Tejidos Royo will be launching Royo Originals by end 2017, a new selection of clean and semiformal fabrics aimed at educated men caring for their image and style.

Cotonficio Albini is also strongly focused on high-quality casual shirting fabrics. At present they are also studying how to collaborate with 100 Hands, Indian tailor-made made-to-measure specialized fine quality shirt manufacturer, in-keeping with a trend which is now very strong, especially in the US market.

Also Berto has started offering a selection of high-quality, very compact and clean fabrics that are mostly appreciated by top-apparel and designer brands.

Even if not showing at Kingpins, the Dutch-Indian Seven Senses denim manufacturer presented its 100% handwoven denims. The company employs only handspun fibers according to the Khadi technique, then woven in denims whose weight may vary between 17oz and 4 oz.
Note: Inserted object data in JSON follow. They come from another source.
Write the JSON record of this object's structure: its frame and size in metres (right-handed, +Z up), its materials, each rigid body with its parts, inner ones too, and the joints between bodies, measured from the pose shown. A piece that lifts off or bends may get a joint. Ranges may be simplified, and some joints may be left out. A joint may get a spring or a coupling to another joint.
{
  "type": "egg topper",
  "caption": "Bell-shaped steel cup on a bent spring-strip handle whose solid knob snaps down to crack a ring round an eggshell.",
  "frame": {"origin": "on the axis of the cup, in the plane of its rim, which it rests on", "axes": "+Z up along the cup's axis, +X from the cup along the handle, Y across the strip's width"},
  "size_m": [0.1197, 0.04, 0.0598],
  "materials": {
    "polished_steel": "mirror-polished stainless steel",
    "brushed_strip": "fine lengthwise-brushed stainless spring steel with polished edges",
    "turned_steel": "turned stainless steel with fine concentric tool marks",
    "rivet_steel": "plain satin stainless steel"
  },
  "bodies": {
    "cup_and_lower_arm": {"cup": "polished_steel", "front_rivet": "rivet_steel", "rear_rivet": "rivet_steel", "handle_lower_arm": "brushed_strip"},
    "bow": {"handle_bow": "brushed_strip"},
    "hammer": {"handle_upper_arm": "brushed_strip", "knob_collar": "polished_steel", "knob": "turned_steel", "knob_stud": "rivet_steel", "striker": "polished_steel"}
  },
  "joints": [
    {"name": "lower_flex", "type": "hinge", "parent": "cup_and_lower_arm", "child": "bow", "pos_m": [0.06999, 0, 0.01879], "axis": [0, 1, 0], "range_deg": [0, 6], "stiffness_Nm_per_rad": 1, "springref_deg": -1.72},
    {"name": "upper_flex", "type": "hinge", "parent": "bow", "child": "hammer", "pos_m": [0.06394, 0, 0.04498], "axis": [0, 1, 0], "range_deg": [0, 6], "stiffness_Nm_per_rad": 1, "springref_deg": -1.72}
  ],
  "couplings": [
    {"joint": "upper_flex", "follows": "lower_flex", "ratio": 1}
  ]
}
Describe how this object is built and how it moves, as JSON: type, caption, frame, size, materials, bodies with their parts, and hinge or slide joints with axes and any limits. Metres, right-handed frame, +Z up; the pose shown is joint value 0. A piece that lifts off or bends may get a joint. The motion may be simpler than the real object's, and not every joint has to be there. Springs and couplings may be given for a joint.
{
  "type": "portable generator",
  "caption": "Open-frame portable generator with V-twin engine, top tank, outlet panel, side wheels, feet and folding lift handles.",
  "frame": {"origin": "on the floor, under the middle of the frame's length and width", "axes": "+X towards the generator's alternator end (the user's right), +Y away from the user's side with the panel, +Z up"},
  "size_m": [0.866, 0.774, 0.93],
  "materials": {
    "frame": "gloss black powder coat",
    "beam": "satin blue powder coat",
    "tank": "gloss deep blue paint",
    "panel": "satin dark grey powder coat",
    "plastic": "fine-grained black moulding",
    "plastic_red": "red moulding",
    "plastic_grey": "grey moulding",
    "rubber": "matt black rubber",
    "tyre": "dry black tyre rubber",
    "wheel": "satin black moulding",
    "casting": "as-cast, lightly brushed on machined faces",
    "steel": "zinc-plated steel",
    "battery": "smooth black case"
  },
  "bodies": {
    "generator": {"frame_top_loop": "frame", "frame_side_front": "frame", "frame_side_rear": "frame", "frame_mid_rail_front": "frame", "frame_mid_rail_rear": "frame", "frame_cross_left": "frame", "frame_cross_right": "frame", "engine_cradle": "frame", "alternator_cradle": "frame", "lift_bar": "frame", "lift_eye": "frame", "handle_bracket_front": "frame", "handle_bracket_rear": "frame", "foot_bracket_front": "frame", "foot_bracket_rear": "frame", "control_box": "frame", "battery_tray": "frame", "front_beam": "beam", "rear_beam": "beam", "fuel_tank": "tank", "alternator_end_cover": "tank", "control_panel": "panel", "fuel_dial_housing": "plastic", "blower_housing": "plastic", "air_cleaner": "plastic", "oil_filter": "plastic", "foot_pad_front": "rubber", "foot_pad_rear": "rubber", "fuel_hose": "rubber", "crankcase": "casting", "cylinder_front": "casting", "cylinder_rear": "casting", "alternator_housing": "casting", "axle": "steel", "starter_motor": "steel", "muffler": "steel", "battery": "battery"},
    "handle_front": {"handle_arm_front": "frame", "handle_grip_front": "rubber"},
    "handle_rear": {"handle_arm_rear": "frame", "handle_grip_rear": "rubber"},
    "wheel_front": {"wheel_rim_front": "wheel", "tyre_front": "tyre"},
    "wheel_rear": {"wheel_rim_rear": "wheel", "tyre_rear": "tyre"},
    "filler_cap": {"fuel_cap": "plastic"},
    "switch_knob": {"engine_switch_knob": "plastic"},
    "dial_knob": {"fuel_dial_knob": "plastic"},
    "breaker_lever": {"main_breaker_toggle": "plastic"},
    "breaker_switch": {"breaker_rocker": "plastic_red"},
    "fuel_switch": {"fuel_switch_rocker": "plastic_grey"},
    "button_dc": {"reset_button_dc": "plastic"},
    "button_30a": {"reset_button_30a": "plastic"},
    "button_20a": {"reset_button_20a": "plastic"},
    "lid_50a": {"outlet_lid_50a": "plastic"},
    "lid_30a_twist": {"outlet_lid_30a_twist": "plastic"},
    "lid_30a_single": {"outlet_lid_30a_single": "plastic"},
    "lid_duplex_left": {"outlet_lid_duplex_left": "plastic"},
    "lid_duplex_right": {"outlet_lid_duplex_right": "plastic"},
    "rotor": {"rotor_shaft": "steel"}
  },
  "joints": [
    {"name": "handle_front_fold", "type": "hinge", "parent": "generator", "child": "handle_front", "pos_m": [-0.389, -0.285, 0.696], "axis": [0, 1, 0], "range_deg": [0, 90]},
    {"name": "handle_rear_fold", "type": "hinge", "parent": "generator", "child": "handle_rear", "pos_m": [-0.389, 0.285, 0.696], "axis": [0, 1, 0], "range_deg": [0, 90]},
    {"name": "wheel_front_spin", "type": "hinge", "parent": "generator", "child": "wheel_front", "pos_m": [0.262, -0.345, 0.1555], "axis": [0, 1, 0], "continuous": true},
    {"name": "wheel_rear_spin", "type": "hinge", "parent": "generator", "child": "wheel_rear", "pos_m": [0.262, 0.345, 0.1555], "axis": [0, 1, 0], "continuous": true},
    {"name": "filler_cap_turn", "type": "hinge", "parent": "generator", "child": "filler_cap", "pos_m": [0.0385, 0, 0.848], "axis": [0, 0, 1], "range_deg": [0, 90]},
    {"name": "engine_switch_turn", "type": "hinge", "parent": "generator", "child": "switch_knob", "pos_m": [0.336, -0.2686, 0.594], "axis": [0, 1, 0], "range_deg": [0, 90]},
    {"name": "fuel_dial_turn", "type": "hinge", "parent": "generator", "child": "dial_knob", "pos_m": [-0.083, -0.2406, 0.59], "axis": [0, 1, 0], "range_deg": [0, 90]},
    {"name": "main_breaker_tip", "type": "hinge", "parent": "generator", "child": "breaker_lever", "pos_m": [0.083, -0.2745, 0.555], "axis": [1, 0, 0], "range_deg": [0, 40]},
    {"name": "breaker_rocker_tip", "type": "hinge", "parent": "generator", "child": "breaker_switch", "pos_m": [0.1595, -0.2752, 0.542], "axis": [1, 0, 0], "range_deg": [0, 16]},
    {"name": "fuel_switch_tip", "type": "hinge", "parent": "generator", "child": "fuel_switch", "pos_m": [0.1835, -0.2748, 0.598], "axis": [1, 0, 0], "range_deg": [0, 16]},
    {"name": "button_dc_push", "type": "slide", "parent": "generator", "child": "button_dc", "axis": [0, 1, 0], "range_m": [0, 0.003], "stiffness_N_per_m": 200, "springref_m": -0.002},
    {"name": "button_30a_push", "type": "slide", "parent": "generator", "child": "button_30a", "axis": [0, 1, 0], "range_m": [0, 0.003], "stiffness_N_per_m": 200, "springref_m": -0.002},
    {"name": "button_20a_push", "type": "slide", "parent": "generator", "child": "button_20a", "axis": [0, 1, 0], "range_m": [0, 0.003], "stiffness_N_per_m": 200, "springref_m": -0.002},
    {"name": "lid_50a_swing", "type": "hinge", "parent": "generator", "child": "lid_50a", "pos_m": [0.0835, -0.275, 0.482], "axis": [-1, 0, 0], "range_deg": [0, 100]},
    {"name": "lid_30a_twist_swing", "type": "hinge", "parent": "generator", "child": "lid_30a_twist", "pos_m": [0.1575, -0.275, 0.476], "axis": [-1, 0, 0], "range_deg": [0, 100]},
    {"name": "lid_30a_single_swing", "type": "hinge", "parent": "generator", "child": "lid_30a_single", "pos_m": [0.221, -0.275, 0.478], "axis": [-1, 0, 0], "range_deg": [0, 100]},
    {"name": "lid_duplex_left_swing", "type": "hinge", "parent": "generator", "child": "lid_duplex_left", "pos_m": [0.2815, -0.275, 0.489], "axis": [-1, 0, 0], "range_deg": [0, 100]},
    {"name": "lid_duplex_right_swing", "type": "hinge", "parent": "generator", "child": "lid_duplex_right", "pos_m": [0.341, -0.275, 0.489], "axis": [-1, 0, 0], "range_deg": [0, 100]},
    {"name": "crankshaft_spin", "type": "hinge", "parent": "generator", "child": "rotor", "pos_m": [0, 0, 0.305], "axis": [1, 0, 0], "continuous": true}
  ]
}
They also produce denims by recycling silk cocoons and also old sari fabrics often employing silver or gold yarns.

Berto
© SI team
Berto


More ecofriendly and social sustainability

Among new developments launched at the show, Invista presented a new denim quality made with Coolmax Ecomade technology that helps moving moisture away from the skin. It also helps the wearer feel more comfortable, cool and dry. Fibers employed are made from 97% recycled resources such as plastic bottles transformed into fiber that is suitable for apparel use.

Also Candiani has presented some new processes and products while hyping their commitment in preserving the environment. As the company is based in the Ticino Park area, in Northern Italy, they have been constantly caring for the environment around them, while also developed specific processes that don’t harm nature and workers. Since this season, they also signed the Kitotex patent that introduces Chitosan, a natural polymer obtained from crustaceans’ skins, into their processes. Thanks to it they can avoid employing potentially polluting chemicals, reduce over 50% water consumption in the dyeing and finishing processes.

Cone Denim has recently presented a new denim fabric born from collaborating with the Thread International association involved in helping Haiti population. This denim is made with recycled PET bottles collected by local people and later employed for denim production. Manufacturing such denim is not only preserving the environment but also socially helpful for harmed people.